A teenaged Muslim man was killed and his body set on fire in the latest deadly violence in Thailand's Muslim-majority far south on Saturday, police said. The 19-year-old man in Yala province was killed before dawn, his neck slashed, Police Lieutenant-Colonel Charoen Nuantong told reporters.
"His body was set on fire and he was left beside the entrance to a rubber plantation," he said. There was no clue to who killed him. Charoen said his death could be due to a personal conflict or intended to disturb the peace in the predominantly Muslin region, where nearly 3,500 people have been killed in five years of unrest.

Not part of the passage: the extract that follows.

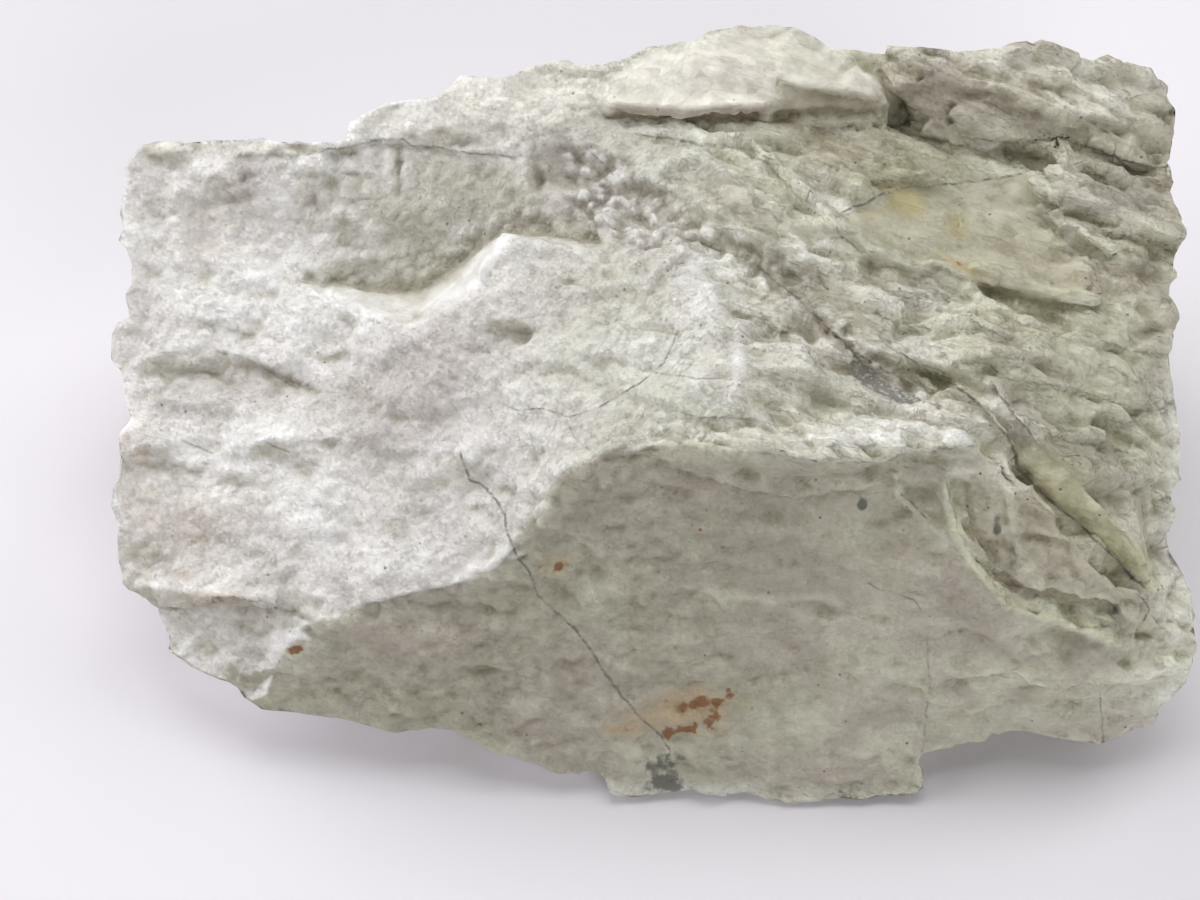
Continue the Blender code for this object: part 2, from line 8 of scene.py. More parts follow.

On Wednesday, police said suspected separatist insurgents had shot dead a Buddhist defence volunteer and set fire to his body in Pattani province. Yala and the neighbouring provinces of Pattani and Narathiwat, abutting Malaysia, were a Muslim sultanate until annexed a century ago by predominantly Buddhist Thailand. Around 80 percent of people there are Muslim and speak a Malay dialect.
The violence in the south has ranged from drive-by shootings to bombings and beheadings. It often targets Buddhists and Muslims associated with the Thai state, such as police, soldiers, government officials and teachers. No credible group has claimed responsibility for the violence, which the 30,000 troops stationed in the rubber-rich region have failed to quell.